Effective hygiene enhances the old adage “an ounce of prevention is worth a pound of cure.” Visiting a hygienist at a biological dental office could open your eyes to a new and unique experience. Hygiene is not only about having someone clean your teeth.
First and foremost, effective hygiene is about your own education and prevention. It’s about motivation and participating in a dental health program designed to protect and stimulate the tooth and body connection.
Few people think about their teeth as “the only visible part of their skeleton.” That’s a powerful concept. You’re actually looking at your own skeleton when you look at your teeth. Your teeth and gums not only give clues to their own condition but also to your health in general. That’s why it’s important to do more than simply a thorough cleaning.
An “effective” hygiene exam should include checking your saliva pH, an oral cancer screening, a tongue diagnosis, advice on nutritional support if desired, and offer a complete periodontal charting of your teeth and gums at least once every three years.
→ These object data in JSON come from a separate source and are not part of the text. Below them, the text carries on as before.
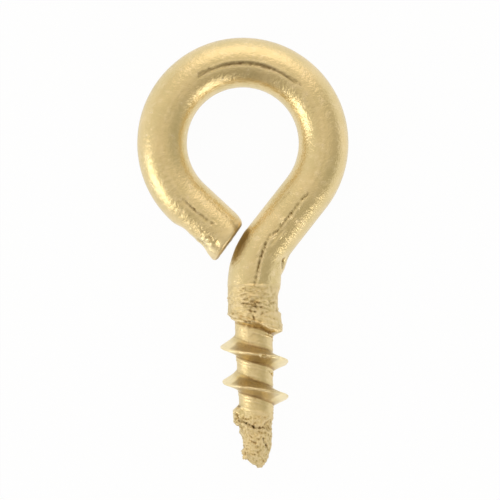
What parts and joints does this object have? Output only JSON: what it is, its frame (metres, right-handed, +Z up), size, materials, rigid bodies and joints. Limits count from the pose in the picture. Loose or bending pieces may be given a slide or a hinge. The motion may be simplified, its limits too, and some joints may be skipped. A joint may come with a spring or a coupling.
{
  "type": "screw eye",
  "caption": "Small bent-wire screw eye with a nearly closed ring, an offset neck, a short plain shank and a coarse wood thread that ends in a torn stub.",
  "frame": {"origin": "bottom centre of the part's box, on the surface that it lies on", "axes": "+Z up from that surface; +Y from the torn stub towards the eye; +X across the eye, towards the side where the neck leaves the ring"},
  "size_m": [0.005, 0.0102, 0.0016],
  "materials": {
    "plated_brass": "satin pale gold plating with rolling marks, worn and torn at the thread's ends"
  },
  "bodies": {
    "root": {"screw_eye": "plated_brass"}
  },
  "joints": []
}
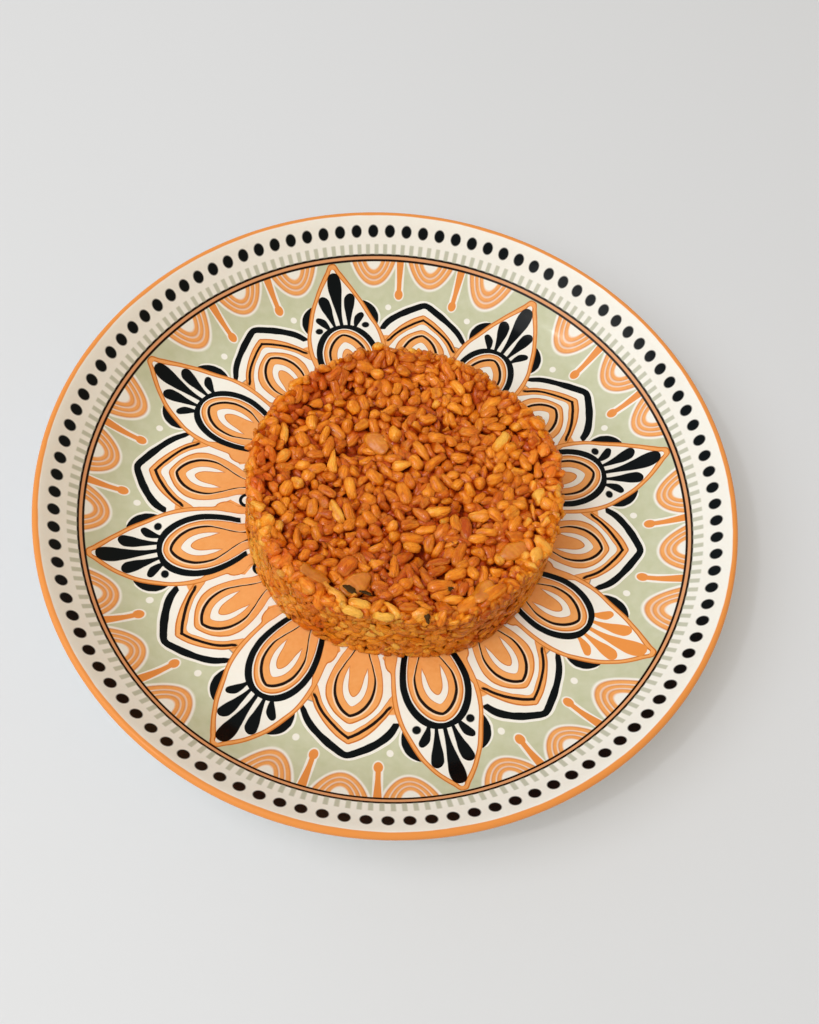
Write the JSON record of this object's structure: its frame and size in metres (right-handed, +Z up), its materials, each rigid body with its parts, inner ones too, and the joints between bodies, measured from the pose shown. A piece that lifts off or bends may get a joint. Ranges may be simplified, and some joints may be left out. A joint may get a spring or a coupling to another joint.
{
  "type": "bulgur pilaf",
  "caption": "Round pressed cake of orange cooked bulgur pilaf, uneven grains and a shallow recess on top, served on a glazed dinner plate with a folk petal ornament.",
  "frame": {"origin": "middle of the plate's foot, on the surface that the plate stands on", "axes": "+Z up, -Y towards the viewer of the picture, +X to the viewer's right"},
  "size_m": [0.26, 0.26, 0.0359],
  "materials": {
    "cooked_bulgur": "satin",
    "glazed_stoneware": "gloss"
  },
  "bodies": {
    "root": {"pilaf": "cooked_bulgur", "plate": "glazed_stoneware"}
  },
  "joints": []
}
Providing this type of dental service usually requires about an hour to complete. However, you’ll find it’s time well spent. Collecting this information provides a greater insight into your health. Of course, it allows a more thorough evaluation by the hygienist and the dentist. However, it also creates an understanding of your needs in order to maintain or improve your state of health.
In July of 1998, the American Academy of Periodontology published a report that stated: “Infections in the mouth can play havoc elsewhere in the body.” Microbial infections, including those caused by bacteria, viruses, fungi, and even parasites have demonstrated an association between periodontal diseases and the following systemic complications: cardiovascular disease and stroke, diabetes, respiratory diseases, osteoporosis, and pre-term low birth weight babies. Additionally, periodontal disease has been linked to chronic fatigue, and increased risk for contracting other disease – typically colds and the flu – and overall malaise.
So are regular dental cleanings necessary? Absolutely. Did you know that two in four people have periodontal disease of one sort or another? Your hygienist monitors your progress on a regular basis. Isn’t it comforting to know that someone else can help you keep an eye on your health?
Dental problems are not only a disease of the mouth but also a disease of the body. Any time part of your body becomes diseased, it stresses your entire immune system. The stress can be most harmful when the disease is a chronic one which is the form of dental disease from which most patients suffer.
A hygienist, educated in biological dentistry, may probably play the single most important role in your total preventive program. What used to be a “regular cleaning” just became a much more valuable experience for your health.